#1
This is a song I wrote the morning after a crazy party night. I met this girl with bright blue eyes and I got an idea in my head and just went from there.

It may be hard to get the rhythm down, but it does flow believe it or not lol

My Bad Habit (Those Eyes)

Verse 1:

you sip your drink
ever so softly
I don't know how
you could ever be so coy
you slip the look
oh how you give me the eyes

Pre-chorus 1

I don't know where
to go from here
everything used to
always be clear
now i'm lost
and all I see are those eyes

Chorus

You're my bad habit
with those glistening eyes
I feel your hand on my leg
and your breath on mine
you turn me on
oh you turn us on
girl don't be shy
just go along

Verse 2

We go upstairs
with no-one around us
you slip
out of your clothes
drag me closer
and slide up against me
oh what a night

Pre-chorus 2

I feel my heart racing
pounding through my chest
why is this such a rush
light or not
all i see are those eyes


then it's back to chorus and some type of bridge (i'm not sure if i want some lyrics or just keep the bridge instrumental). Thats i got for now. constructive criticism is welcome =]
#2
Quote by mbrfan
This is a song I wrote the morning after a crazy party night. I met this girl with bright blue eyes and I got an idea in my head and just went from there.

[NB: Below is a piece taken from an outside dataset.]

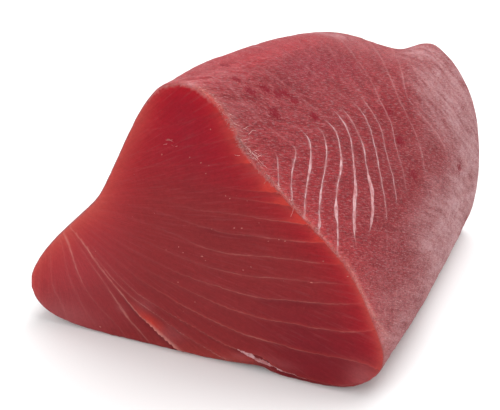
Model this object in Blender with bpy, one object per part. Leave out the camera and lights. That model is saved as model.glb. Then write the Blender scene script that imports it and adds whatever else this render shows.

It may be hard to get the rhythm down, but it does flow believe it or not lol

My Bad Habit (Those Eyes)

Verse 1:

you sip your drink
ever so softly
I don't know how
you could ever be so coy
you slip the look
oh how you give me the eyes
I like this verse. Opens the song well. I definitely feel some rhythm in there.

Pre-chorus 1

I don't know where
to go from here
everything used to
always be clear
now i'm lost
and all I see are those eyes
The lines "everything used to always be clear" are unoriginal. Other than that, pretty good.

Chorus

You're my bad habit
with those glistening eyes
I feel your hand on my leg
and your breath on mine
you turn me on
oh you turn us on
girl don't be shy
just go along
I really like the chorus, but for the word "glistening." Just personal taste I suppose.

Verse 2

We go upstairs
with no-one around us
you slip
out of your clothes
drag me closer
and slide up against me
oh what a night
Predictable direction to take, and not executed with any originality. Not liking this verse.

Pre-chorus 2

I feel my heart racing
pounding through my chest
why is this such a rush
light or not
all i see are those eyes
I like this part a bit. Not as good as some of the other parts, but it works.


then it's back to chorus and some type of bridge (i'm not sure if i want some lyrics or just keep the bridge instrumental). Thats i got for now. constructive criticism is welcome =]


I enjoyed reading it for the most part. As I said, I don't really like the second verse, but that's my opinion. The rest was good, chorus was great. Needs a bit of work, but it has potential.